Les recherches menées sur les méthodes pédagogiques le montrent à merveille. Elles convergent en effet massivement pour inviter à conclure que sur tous les plans les méthodes traditionnelles sont préférables, surtout pour les plus démunis culturellement. La recherche montre encore que certaines des méthodes progressistes ont eu, cette fois encore notamment sur les plus démunis, des impacts catastrophiques – et en particulier pour l’apprentissage des savoirs de base : lecture, écriture, mathématiques. Dressant un imposant bilan des résultats de ces recherches, Jeanne S. Chall écrit : « La principale conclusion […] est qu’une approche traditionnelle de l’enseignement, centrée sur l’enseignant plutôt que sur l’enfant, résulte généralement en des résultats académiques supérieurs à ceux d’une approche progressiste ». Toutes les recherches crédibles convergent vers cette conclusion, avec une constance dont il y a peu d’exemples dans toutes les sciences sociales.
Le projet Follow Through, scandaleusement peu connu, est une pièce importante de l’argumentaire des traditionnalistes. Ce projet est une des plus sérieuses, des plus longues et des plus coûteuses expérimentations jamais réalisées en sciences sociales. Des cohortes d’enfants ont été suivis des années durant et on a systématiquement comparé plusieurs méthodes pédagogiques. Or une méthode traditionnelle, Direct Instruction, a remporté la palme haut la main, sur toutes ses concurrentes progressistes et sur toutes les variables mesurées, y compris en ce qui concerne l’estime de soi et d’autres dimensions affectives dont il faut dès lors conclure qu’elles tiennent d’abord et avant tout à l’apprentissage de savoirs. Cette méthode s’est en outre avérée tout particulièrement efficace avec les enfants des milieux défavorisés, lesquels, notons-le, n’ont pas ce luxe des familles culturellement et économiquement favorisées de pouvoir trouver hors de l’école ce que celle-ci ne dispense plus.

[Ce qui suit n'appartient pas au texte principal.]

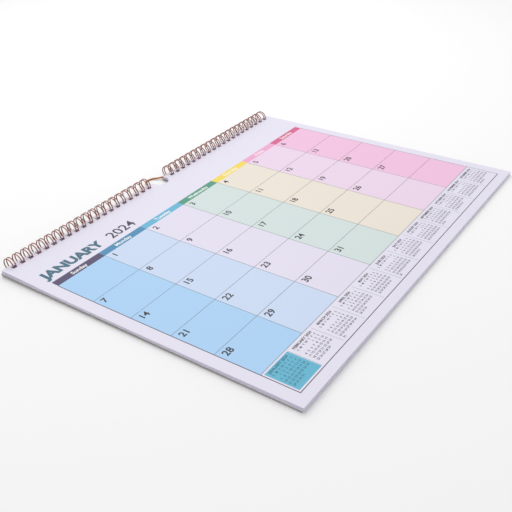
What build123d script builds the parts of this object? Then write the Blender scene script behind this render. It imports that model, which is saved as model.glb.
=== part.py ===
from build123d import *

import os
from math import asin, atan2, cos, degrees, hypot, pi, sin, sqrt

# Wall calendar, lying on its back with its month pages up.
# Twelve month leaves and a stiff backing board are punched along one long edge and held
# by two lengths of twin-loop wire. A bent wire hanger runs inside the loops, and its hump
# shows at a thumb notch in the middle of the punched edge.
#
# +X runs along the punched edge, +Y points from the free edge to the punched edge and +Z is up.
# The origin is the centre of the whole object's footprint, on the surface it lies on.
# Inside the loops, heights are given as drops below the loops' common axis.

# ---------------------------------------------------------------- driving dimensions (mm)
sheet_width = 374.65        # along the punched edge, 14 3/4 in
sheet_height = 292.1        # from punched edge to free edge, 11 1/2 in
leaf_count = 12             # one leaf for each month
leaf_pitch = 0.23           # leaf thickness with the air between two leaves
board_thickness = 1.0       # grey chipboard

hole_size = 4.0             # square punched hole
hole_pitch = 25.4 / 3       # three holes to the inch
hole_inset = 4.5            # hole centre to the punched edge
loops_per_side = 20
loops_left_out = 3          # hole places with no hole, at the notch
notch_width = 17.0
notch_depth = 12.5

wire_diameter = 0.95        # twin-loop wire
loop_bore = 11.1            # inside diameter of the closed loops, 7/16 in
pair_spacing = 2.6          # between the two wires of one loop
seam_gap = 1.3              # from the loops' tips to the bars that join the loops, centre to centre
bend_radius = 1.0           # where a loop wire turns into a bar
end_stub = 1.0              # straight bar left at each cut end

hanger_diameter = 1.6
hanger_length = 200.0
hump_width = 31.0           # foot to foot along the hanger
hump_height = 11.0          # centre line, above the arms
crown_radius = 7.0

seat_clearance = 0.1        # between the loops and what lies inside them

# ---------------------------------------------------------------- sizes worked out from these
block_thickness = leaf_count * leaf_pitch
strip_width = hole_inset - hole_size / 2
wire_radius = wire_diameter / 2
loop_radius = loop_bore / 2 + wire_radius
bore_radius = loop_bore / 2
outer_radius = loop_bore / 2 + wire_diameter
half_pair = pair_spacing / 2
hanger_radius = hanger_diameter / 2


def chord(radius, drop):
    """Distance from the loops' middle plane to a circle about their axis, at a drop below it."""
    return sqrt(radius**2 - drop**2)


def hole_middle(lower_drop, upper_drop):
    """Middle of the slanting stretch of loop between two drops, as a distance from the axis."""
    return (chord(bore_radius, lower_drop) + chord(outer_radius, upper_drop)) / 2


# The board's punched strip lies in the bottom of the loops and touches them at its corners.
level_seat = chord(bore_radius - seat_clearance, strip_width / 2)
board_hole_y = -hole_middle(level_seat, level_seat - board_thickness)
board_edge_y = board_hole_y + hole_inset
strip_reach = max(board_edge_y, strip_width - board_edge_y)
board_drop = chord(bore_radius - seat_clearance, strip_reach)

# The leaves lie on the board, pushed back along the loops by their slant.
block_drop = board_drop - board_thickness
block_hole_y = -hole_middle(block_drop, block_drop - block_thickness)
block_edge_y = block_hole_y + hole_inset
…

Cette recherche – et de nombreuses autres – contredit littéralement les fondements de l’actuelle réforme en éducation. Il est terrible que leurs conclusions ne soient pas plus connues et discutées.
L’idée que le conservatisme pédagogique, loin d’être nuisible au radicalisme politique, en soit au contraire la pré-condition, a été défendue par plus d’un radical. Elle alimentait la vision de l’éducation des Lumières, était centrale chez Hannah Arendt et alimente aujourd’hui encore la réflexion de bien des gens. Gramsci en a donné une formulation exemplaire : « Auparavant, les élèves acquéraient au moins un certain bagage de faits concrets. Désormais, il n’y aura même plus un tel bagage à metre en ordre. […] L’aspect le plus paradoxal de tout cela est que ce nouveau type d’école est présenté comme démocratique alors qu’en fait il conduit à non seulement perpétuer mais aussi à cristalliser les inégalités sociales. » (Cahiers de prison)
Il y a plus. La perspective d’un centrement de l’école sur la transmission de savoirs fondamentaux a encore pour elle le grand avantage de constituer un précieux garde-fou contre la pente de l’endoctrinement sur laquelle, bien involontairement peut-être, une école pédagogiquement progressiste est particulièrement encline à glisser dans sa volonté d’éduquer tout l’enfant et donc d’enseigner des attitudes, des compétences, des valeurs et tutti quanti. On se retrouve alors avec ce paradoxe qu’une école embrassant des idéaux progressistes puisse aussi facilement être mise au service d’une double instrumentalisation, économique et politique, de l’éducation. Le concept de compétence et l’idée de formation à l’entrepreneurship nous fournissent un exemple de la première ; les formations à la citoyenneté, à l’environnement et tutti quanti de la deuxième.